The root cause of the climate change problem is the industrial boom in the last century. Industrialized nations made a lot of capital gain from this boom but emitted (and still continue to emit) enough greenhouse gasses to cause the climate to change. For us Africans, we are trying to develop. Our contribution to the global emission levels is very small. If we increase our emission levels in the name of development, it is dangerous to us. If we reduce it, we will still get the effect from the high emissions by developed countries, making it only practical if the big contributors reduce emissions and stop holding our development at ransom.
I like what Bill Gates is doing in Africa. The guy is committed to seeing malaria eliminated. But it is sad to know that with rising temperatures, especially in the tropical highland regions of the world, his dream may not be realized. Mosquitoes survive in certain temperature range. When diseases like malaria continue to thrive in Africa, development and improvement of livelihood will take place at a tortoise pace.

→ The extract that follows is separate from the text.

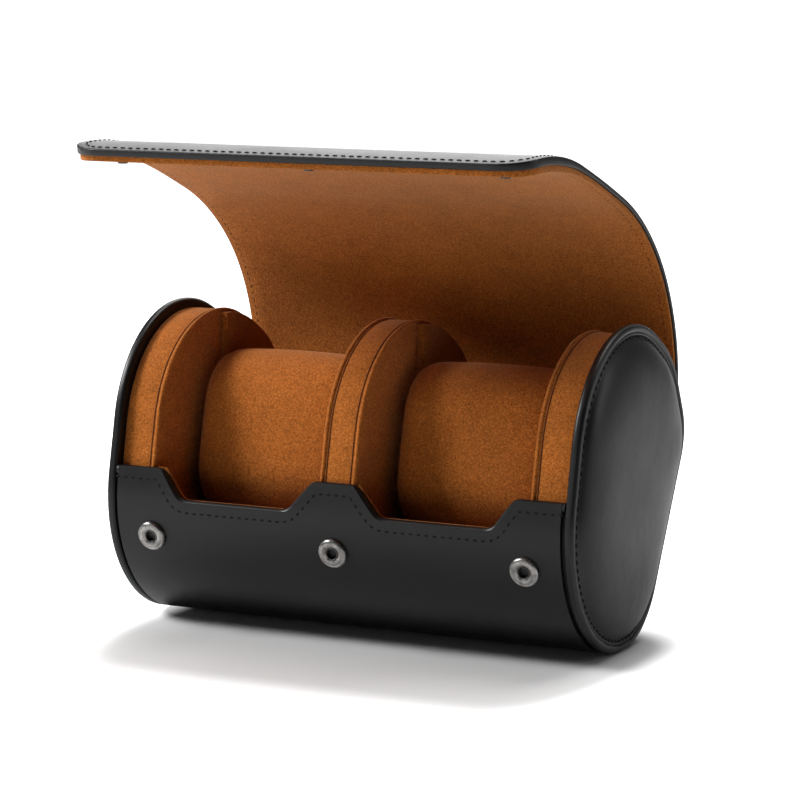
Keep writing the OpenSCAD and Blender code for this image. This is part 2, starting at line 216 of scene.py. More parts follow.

In the long term, all these three concerns simply spell trouble for Africans. I believe there is hope. There are actions we can take to manage or reduce these challenges. For instance, Irrigation is a perfect solution to the unreliability of natural rains but on a large scale it is a huge investment project. Our economies can develop fast with clean energy and I know there is a lot of focus in this direction. Bill Gates and his friends can continue to pump money to support the general public health in African. However, the whole idea is to have wealthy nations reduce their emission levels, remain committed to it, and pay the countries unfairly bearing the consequences of their actions. As we wait for agreements to be reached in this year’s conference in Paris, all eyes focus on these developed nations.